Be courteous to all, but intimate with few, and let those few be well tried before you give them your confidence. True friendship is a plant of slow growth, and must undergo and withstand the shocks of adversity before it is entitled to the appellation.


 -George Washington  




Previously in Xenology: Xen was a social chrysalis.

Association
2:00 PM My first class on Thursday primarily consisted on my teacher repeatedly asking individual students what they will have wished they had done today if we knew we were to die tomorrow. I carefully considered and decided that I wished I had been more outgoing and gregarious. It is possible that, since I randomly pester people in what I consider sociological experiments, I seem decidedly extroverted. However, this is different than actually engaging someone in dialogue. That actually requires one to put oneself on the line for rejection. However, since most of my class opted for folding laundry or getting drunk, I will try not to feel too terrible that I want to meet people.
The initial focus for this interest ostensibly was a squeaky voiced nymph who reminded me a bit of Eileen. Given that I feel nearly completely estranged from one with whom I had fallen in love, I was predisposed to a small degree of associative fondness. I had no intent to love her or any such foolishness. I just wanted to know her and what made her go happily from day to day.
I did not, however, speak to her save to apologize for having stepped on her sandal. She was flanked by friends and I could not rally proper words to convey my sentiment of, "You seem like someone I once almost dated. Can we be friends now?" I cannot imagine she would be the one person in a hundred that would actually be engaged by this line of reasoning. I didn't wish to be thought odd, though I had positively no doubt that I am odd. Had I another friend by my side, I would have sufficient courage to begin a conversation to most anyone I found interesting (this is not a large group) because it makes me seem somewhat reasonable and allows be an escape should the situation get unpleasant.
Nevertheless, I intend to engage and befriend a new person by day's end. I will be most selective in whom I engage, but I will consciously make the effort to engage at least one person. Otherwise, I will have regrets when I die and my teacher cannot allow this to be.
5:30 I am sitting, heart palpitating slightly, in my desk in Twentieth Century Literary Criticism.
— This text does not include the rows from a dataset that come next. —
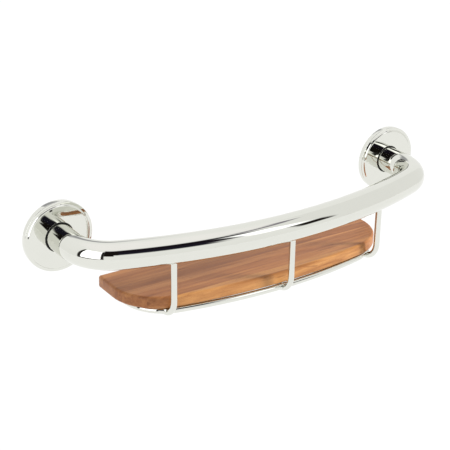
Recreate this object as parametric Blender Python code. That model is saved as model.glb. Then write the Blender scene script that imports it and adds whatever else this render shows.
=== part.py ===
"""Curved wall grab bar with hidden fixings, a wire shelf frame and a wooden shelf.

Frame: metres, +Z up. The wall is the plane y = 0, the room is on the -Y side and +X runs along
the wall. The origin is on the wall, midway between the bar's two necks, at the tube's height.
"""

import math

import bmesh
import bpy
from mathutils import Vector

# Grab rail: one bent tube
BAR_LENGTH = 0.465        # between the axes of the two necks
TUBE_RADIUS = 0.016
TUBE_WALL = 0.0015
NECK_LENGTH = 0.036       # from the wall to the start of the bend
BEND_RADIUS = 0.0485
FRONT_RADIUS = 0.586      # the long curve of the grip

# Wall plates, seals and covers
SEAL_THICKNESS = 0.0007
SEAL_RADIUS = 0.0390
PLATE_BACK = 0.0010       # height of the plate's back face above the wall
PLATE_THICKNESS = 0.003
PLATE_RADIUS = 0.0394
PLATE_BORE = 0.012
COVER_RADIUS = 0.041
COVER_DEPTH = 0.008
COVER_SHEET = 0.0009
COVER_FACE = 0.036        # radius of the raised flat face
COVER_STEP = 0.0018       # width and drop of the step round it
COVER_STEP_DROP = 0.0017
COVER_EDGE = 0.0005       # softened outer edge
COVER_HOLE = 0.0174
RING_RADIUS = 0.0205      # the ring's hidden flange, behind the cover's face
RING_SINK = 0.0006        # the ring's lip stands this far under the cover's face
RING_CLEARANCE = 0.0012   # between the ring and the plate

# Fixing screws, three to a plate
SCREW_CIRCLE = 0.026
SCREW_ANGLES = (90.0, 210.0, 330.0)
SCREW_RADIUS = 0.0023
SCREW_HEAD = 0.0046
SCREW_REACH = 0.021       # how far a screw goes into the wall
SCREW_POINT = 0.004       # length of the tapered point
SCREW_SINK = 0.0001       # the head sits this far under the plate's face
SCREW_RIM = 0.0002        # height of the head's cylindrical edge
RECESS_DEPTH = 0.0016
RECESS_TOP = 0.0019
RECESS_BOTTOM = 0.0009
HOLE_RADIUS = 0.0027
HOLE_CLEARANCE = 0.0005   # between a screw's head and its countersink

# Shelf frame
ROD_RADIUS = 0.0037
ROD_PLACES = {"left": -0.142, "middle": 0.0035, "right": 0.144}
ROD_BEND = 0.0218
ROD_END = -0.0085
RAIL_CENTRE = -0.004      # the rail sits a little to the left, as the board does
RAIL_HALF_LENGTH = 0.166
RAIL_FRONT = -0.1025      # the rail runs inside the rods' bends, along the board's lower edge
RAIL_FRONT_RADIUS = 0.600
RAIL_CORNER = 0.050
RAIL_BACK = -0.012
RAIL_BACK_CORNER = 0.012
RAIL_RISE = 0.0035        # the rail's axis above the rods' axis
RAIL_CLEARANCE = {"left": 0.0062, "middle": 0.0041, "right": 0.0072}

# Shelf board
BOARD_CENTRE = -0.0036    # the board sits a little to the left
BOARD_HALF_LENGTH = 0.1797
BOARD_FRONT = -0.1035
BOARD_FRONT_RADIUS = 0.7125
BOARD_CORNER = 0.058
BOARD_BACK = -0.0005
BOARD_BACK_CORNER = 0.003
BOARD_THICKNESS = 0.0148
BOARD_BOTTOM = -0.0766
BOARD_ROUND = 0.003

# Tabs and screws that hold the board
TAB_LENGTH = 0.022
TAB_WIDTH = 0.014
TAB_THICKNESS = 0.0032
TAB_CORNER = 0.003
TAB_POSITIONS = (-0.055, -0.027)
BOARD_SCREW_RADIUS = 0.0019
BOARD_SCREW_DEPTH = 0.010
BOARD_SCREW_POINT = 0.003
BOARD_SCREW_PLACE = 0.69  # along the tab, from its rod
PAN_RADIUS = 0.0038
PAN_RIM = 0.0009
PAN_HEIGHT = 0.0021

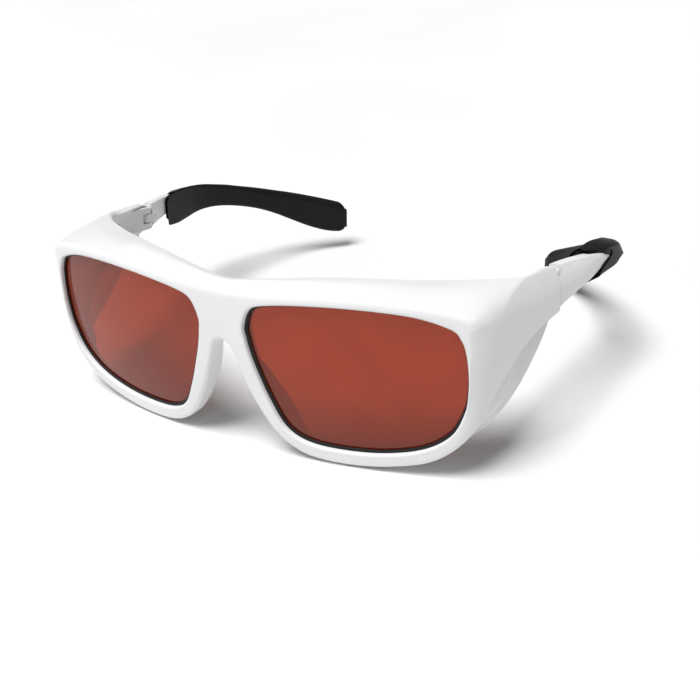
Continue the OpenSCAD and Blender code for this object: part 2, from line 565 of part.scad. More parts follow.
module front_solid() {
    difference() {
        union() {
            difference() {
                front_shell();
                translate([-front_w, seam_y, -front_w]) cube([2 * front_w, front_w, 2 * front_w]);
            }
            frame_lug();
            mirror([1, 0, 0]) frame_lug();
            nose_flange();
            mirror([1, 0, 0]) nose_flange();
        }
        frame_pocket();
        mirror([1, 0, 0]) frame_pocket();
    }
}

// On a table the rim's lower edge and the two tips carry the weight
rim_feet = [for (s = [12:1 / cuts:17]) for (j = [mid_a:mid_b]) rim_section(s)[j]];
tip_feet = [for (r = tip_skin(max(bend_left, bend_right))) for (p = r) p];
function tilted(p, a) = p.z * cos(a) - p.y * sin(a);
function lowest(pts, a) = let (v = [for (p = pts) tilted(p, a)], m = min(v))
    [for (i = [0:len(v) - 1]) if (v[i] <= m) pts[i]][0];
function lean_of(a, k) = k == 0 ? a : let (p = lowest(rim_feet, a), q = lowest(tip_feet, a))
    lean_of(atan((q.z - p.z) / (q.y - p.y)), k - 1);
rest_pitch = lean_of(8, 6);
rest_h = -tilted(lowest(concat(rim_feet, tip_feet), rest_pitch), rest_pitch);
rest_ys = [for (r = concat(sections, tip_skin(bend_left), tip_skin(bend_right))) for (p = r)
    p.y * cos(rest_pitch) + p.z * sin(rest_pitch)];
rest_y = (min(rest_ys) + max(rest_ys)) / 2;
module standing() {
    translate([0, -rest_y, rest_h]) rotate([-rest_pitch, 0, 0]) children();
}

module front_frame() {
    color(white) standing() front_solid();
}
module lens_left() {
    color(amber) standing() lens_solid();
}
module lens_right() {
    color(amber) standing() on_side_of(-1) lens_solid();
}
module lens_seal_left() {
    color(black) standing() seal_solid();
}
module lens_seal_right() {
    color(black) standing() on_side_of(-1) seal_solid();
}
module side_shield_left() {
    color(white) standing() side_shield_solid();
}
module side_shield_right() {
    color(white) standing() on_side_of(-1) side_shield_solid();
}
module temple_left() {
    color(white) standing() temple_solid(bend_left);
}
module temple_right() {
    color(white) standing() on_side_of(-1) temple_solid(bend_right);
}
module tip_left() {
    color(black) standing() tip_solid(bend_left);
}
module tip_right() {
    color(black) standing() on_side_of(-1) tip_solid(bend_right);
}
module tip_core_left() {
    color(steel) standing() core_bar(bend_left);
}
module tip_core_right() {
    color(steel) standing() on_side_of(-1) core_bar(bend_right);
}
module hinge_screw_left() {
    color(steel) standing() hinge_screw_solid();
}
module hinge_screw_right() {
    color(steel) standing() on_side_of(-1) hinge_screw_solid();
}
module hinge_insert_left() {
    color(brass) standing() hinge_insert_solid();
}
module hinge_insert_right() {
    color(brass) standing() on_side_of(-1) hinge_insert_solid();
}

front_frame();
lens_left();
lens_right();
lens_seal_left();
lens_seal_right();
side_shield_left();
side_shield_right();
temple_left();
temple_right();
tip_left();
tip_right();
tip_core_left();
tip_core_right();
hinge_screw_left();
hinge_screw_right();
hinge_insert_left();
hinge_insert_right();
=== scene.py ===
"""Laser safety glasses: white hooded front, orange-red filter lenses, black seals and soft tips.

Shapes are worked out as worn, in millimetres (X to the wearer's left, Y to the back of the
head, Z up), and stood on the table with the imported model's own hinge.
"""

import json
from math import atan2, cos, floor, pi, radians, sin, sqrt, tan

import bmesh
import bpy
from mathutils import Matrix, Vector


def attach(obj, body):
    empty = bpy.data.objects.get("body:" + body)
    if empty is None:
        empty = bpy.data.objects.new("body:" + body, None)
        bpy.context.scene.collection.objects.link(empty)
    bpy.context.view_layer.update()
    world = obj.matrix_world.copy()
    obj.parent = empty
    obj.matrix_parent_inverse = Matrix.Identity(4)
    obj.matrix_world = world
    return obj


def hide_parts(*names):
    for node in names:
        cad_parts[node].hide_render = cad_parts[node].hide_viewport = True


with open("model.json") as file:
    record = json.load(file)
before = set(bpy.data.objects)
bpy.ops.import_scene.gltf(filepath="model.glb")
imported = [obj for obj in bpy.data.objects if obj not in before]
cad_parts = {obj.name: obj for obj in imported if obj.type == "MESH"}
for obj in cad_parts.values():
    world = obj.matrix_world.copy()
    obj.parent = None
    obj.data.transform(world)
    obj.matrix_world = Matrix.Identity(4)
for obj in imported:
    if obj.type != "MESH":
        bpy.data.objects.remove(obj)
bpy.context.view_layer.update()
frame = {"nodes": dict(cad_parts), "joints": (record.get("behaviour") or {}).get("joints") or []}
nodes = frame["nodes"]
MM = 0.001

# Front
FRONT_HALF = 76.0
WRAP_R = 240.0
FACE_R = 320.0
FACE_TILT = radians(3.1)
BRIDGE_TOP = 1.8
BRIDGE_H = 16.1
RIM_DEPTH = 6.2
WALL_T = 2.2
BROW_ROUND = 2.2
CORNER_ROUND = 5.4
CORNER_FACE_ROUND = 3.4
CORNER_FLAT = 0.55
RIM_ROUND = 1.4
HOOD_DOME = 0.9
CORNER_Y = 13.0

# The crease along the side: its lowest point, how it climbs to both ends, and the lean above it
CREASE_LOW = -3.0
CREASE_Y = 57.0
CREASE_CLIMB_FRONT = 0.0018
CREASE_CLIMB_BACK = 0.0044
CREASE_SOFT = 0.4
LEAN = 0.22
LEAN_GROWTH = 0.033
SIDE_FROM_X = 60.0

# Lens and seal
LENS_W = 64.4
LENS_H = 46.1
LENS_GAP = 15.6
LENS_TOP = 1.6
LENS_T = 2.2
# Width of the seal's black band: SEAL_SHOW along the bottom and the nose side, where the wider
# black band is painted shade of the lens edge and groove; SEAL_THIN along the top and the outer
# side
SEAL_SHOW = 1.0
SEAL_T = 0.5
LIP_T = 1.5
LIP_ROUND = 0.7
SEAL_THIN = 0.55
GROOVE = 1.3
FIT = 0.08

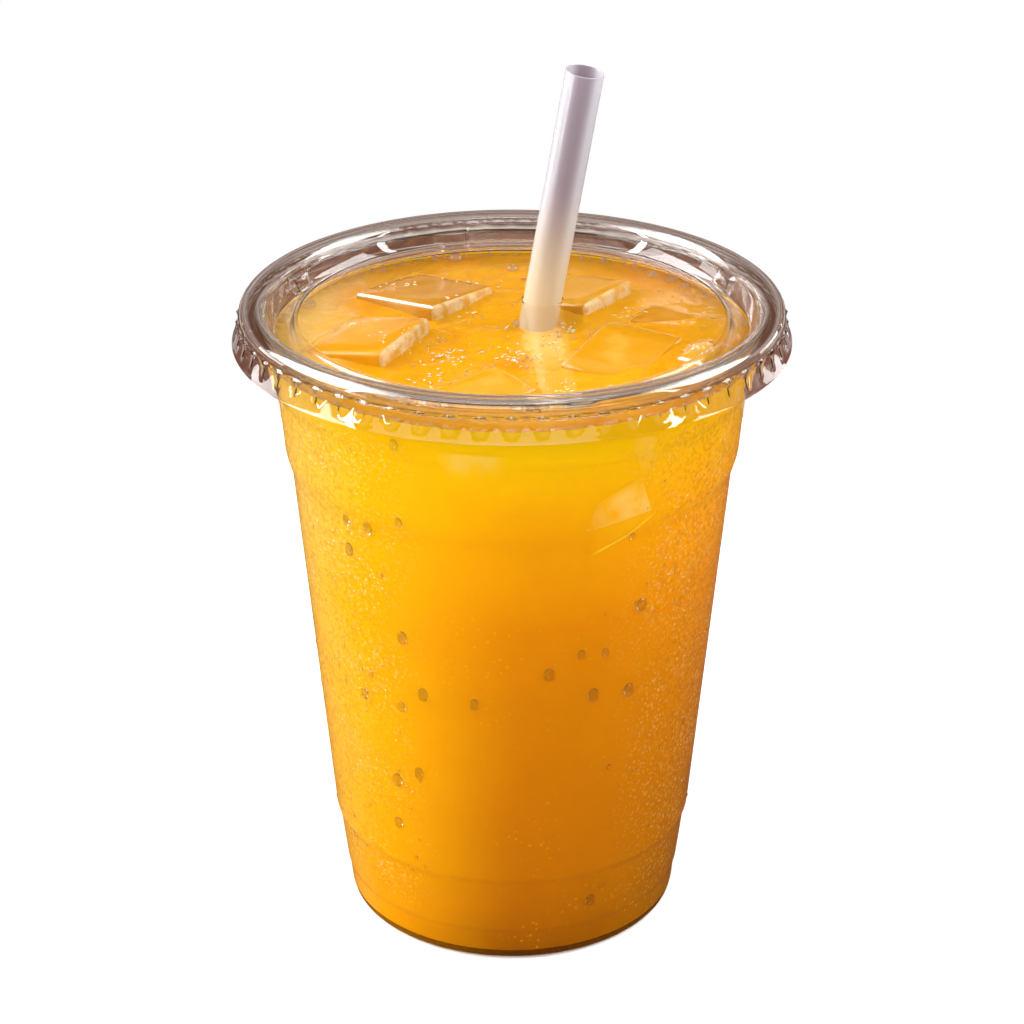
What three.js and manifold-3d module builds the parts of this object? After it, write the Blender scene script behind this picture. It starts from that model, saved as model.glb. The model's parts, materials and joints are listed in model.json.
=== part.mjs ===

I managed to talk with someone.
After an unpleasantly greasy meal of dining hall pizza (much of which I fed to the chickadees dancing around my feet) and having exhausted a memory card taking pictures of the strange ducks on campus, I headed back to Humanities. I had thus far encountered absolutely no one with whom I much wanted to speak. Well, that is not strictly true. While reading Lolita and people watching, I spied a girl with cute oval glasses and somewhat short dyed blonde hair. However, the moment I realized that she was certainly someone with whom I might share a sort of homology, she was descended upon by a friend. So I left her without having approached.
I am the terror that flaps in the night!  
Unretouched photo of one of the scary ducks on campus.
I had returned to the cement mushroom masquerading as a bench where I sat before, intending to people-watch until I found a suitable creature or at least read more. I looked to my right as someone passed and realized that the tawny haired lass from before was sitting next to me writing in a notebook. I weighed my options and decided that I needed a cough drop before proceeding further in any direction. It is always wise to have a well-moistened, clear throat when trying to strike up a conversation with an attractive stranger. Plus, I very likely had pizza breath.
Now what to say to her? I noted that the back of her shirt was covered in dead, clinging leaves. I informed her of such, and wiped off a few. She explained that she had been lying back upon her stone bench and I informed her that this was something I fully supported. Forgive me, I panicked. Conversation and slight physical contact had been made. Now I back off and hide in Lolita because I am skittish and have exhausted all I had to say for that moment.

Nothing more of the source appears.